Having teachers such as: Michael Gordon, Julia Wolfe, Justin Dello Joio and Lloyd Rodgers, my most recent works encompass an edgy mixture of post-minimalism, and post-rock, yet have a uniquely classical aesthetic. Letters to a Terrorist, is a great example of this. It is an opera-ballet about the wife of a head emir in the G.I.A. in Algeria. Executions, betrayal, and denial mark the opening of this love story where Nadia, the protagonist, finds herself caught between her family and the man she loves, while she wrestles with the teachings of Islam and her husband, Ahmed’s, expectations.

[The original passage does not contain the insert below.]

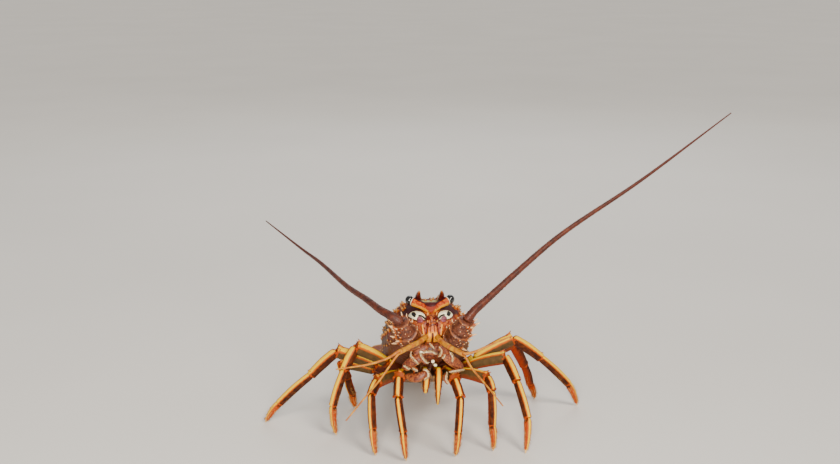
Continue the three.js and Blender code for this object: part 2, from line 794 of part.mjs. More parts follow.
const fanRoot = (across, behind, above) =>
  tailJoints.at(-1).clone().add(point(across, behind, above));
const roomOfLastRing = ringSolid(LAST_RING, GAP);
const middleBlade = {
  root: fanRoot(0, -1.5, -1),
  heading: 0,
  reach: 50,
  widths: [10, 12, 14, 14.5, 12, 7.5],
  thickness: 0.9,
};
const placeBlade = (name, shape, ...neighbours) =>
  place("tail", name, fuse(clearOf(blade(shape), neighbours)), shape.root, finishes.fan);

placeBlade("tail_fan_middle", middleBlade, roomOfLastRing);
for (const [end, side] of Object.entries(SIDES)) {
  const inner = {
    root: fanRoot(side * 14, -3, -2),
    heading: side * 25,
    reach: 50,
    widths: [4.5, 9, 13, 13, 10, 5.5],
    thickness: 0.85,
  };
  const outer = {
    root: fanRoot(side * 18.5, -6, -2),
    heading: side * 56,
    reach: 47,
    widths: [4.5, 9, 13.5, 13, 10, 5.5],
    thickness: 0.85,
  };
  placeBlade(`tail_fan_inner_${end}`, inner, roomOfLastRing, blade(middleBlade, GAP));
  placeBlade(`tail_fan_outer_${end}`, outer, roomOfLastRing, blade(inner, 1.5 * GAP));
}

// The part stands over the middle of its box.
const box = new THREE.Box3().setFromObject(lobster);
const middle = box.getCenter(point(0, 0, 0));
lobster.position.set(-middle.x, -middle.y, -box.min.z);

export default lobster;
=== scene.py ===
"""A life-size museum model of a spiny lobster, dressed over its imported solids.

The head faces -Y and is raised, the legs stand on the floor and both long antennae are held up
and back. Shapes are worked out in millimetres about the middle of the head, as (x, y, z) or on
the body as (across, behind, above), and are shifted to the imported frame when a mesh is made.
"""

from __future__ import annotations

import logging
import math
from dataclasses import dataclass, field
from enum import Enum
from typing import Callable, Iterable, Sequence

import bpy
import numpy as np
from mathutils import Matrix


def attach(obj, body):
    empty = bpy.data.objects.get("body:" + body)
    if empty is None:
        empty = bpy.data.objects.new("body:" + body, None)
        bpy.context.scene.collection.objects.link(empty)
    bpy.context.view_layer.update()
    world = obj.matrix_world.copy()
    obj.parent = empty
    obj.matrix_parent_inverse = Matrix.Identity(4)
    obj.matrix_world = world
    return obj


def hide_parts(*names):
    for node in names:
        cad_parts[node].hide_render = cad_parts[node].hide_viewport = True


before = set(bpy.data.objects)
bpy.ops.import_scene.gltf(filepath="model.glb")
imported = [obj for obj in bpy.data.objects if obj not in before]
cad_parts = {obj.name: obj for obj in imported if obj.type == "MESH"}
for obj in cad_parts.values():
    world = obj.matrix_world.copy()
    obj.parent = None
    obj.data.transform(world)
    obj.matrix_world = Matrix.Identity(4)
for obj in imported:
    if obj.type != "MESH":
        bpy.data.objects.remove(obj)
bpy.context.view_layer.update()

log = logging.getLogger("lobster")
Array = np.ndarray
Material = bpy.types.Material
Socket = bpy.types.NodeSocket
Triple = tuple[float, float, float]
Rows = Sequence[Sequence[float]]
Curve = Callable[[Array], list[Array]]
# Values for a shader node's inputs, by their names or numbers.
Inputs = dict[str | int, Socket | float | tuple[float, ...]]

MM = 0.001
UP = np.array([0.0, 0.0, 1.0])
# From the animal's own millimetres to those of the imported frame.
SHIFT = np.array([-70.526, -85.907, 0.0])
# The body's slope, and how far ahead and how high the front margin of its shell lies.
NOSE_UP = math.radians(30)
FRONT_MARGIN = (7.0, 109.3)
CARAPACE_LENGTH = 100.0
# How far a spine's root is sunk in its skin, in shares of its length, and how its foot flares.
SUNK = 0.2
FLARE = 0.35
# The lowest place of a bristle near the floor.
HAIR_FLOOR = 0.02
# Strengthens the finishes' colours, which the view's tone curve pales.
STRENGTH = 1.12
RAMP_SPOTS = (0.34, 0.5, 0.66)
COAT_ROUGHNESS = 0.18
BUMP_STRENGTH = 0.6


class Side(Enum):
    """The animal's two sides and the sign of x on each."""

    LEFT = ("l", 1.0)
    RIGHT = ("r", -1.0)

    @property
    def letter(self) -> str:
        """The letter that node names carry."""
        return self.value[0]

    @property
    def sign(self) -> float:
        """The sign of x on this side."""
        return self.value[1]

    @property
    def word(self) -> str:
        """The word that piece names carry."""
        return self.name.lower()


# Numbers and curves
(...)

I find that this way of musical expression remains relevant to the current culture, yet the pacing, counterpoint, and harmonic complexity, is written in such a way that even the most seasoned musicians can find interest in performing the music. Having grown up on the coast of California and moving to New York City in my early twenties, my music encompasses the freedom and improvisational spirit of the West, while adhering to a very clear East Coast, Downtown New York scene, with rich experimentation. Though my works are very clearing notated so that very little questions arise in the rehearsal process, I aim to leave enough space for musical interpretations that can breathe life to a performance, and encourage musicians to take a flower in their hand, notice it, and let it become their world for a moment.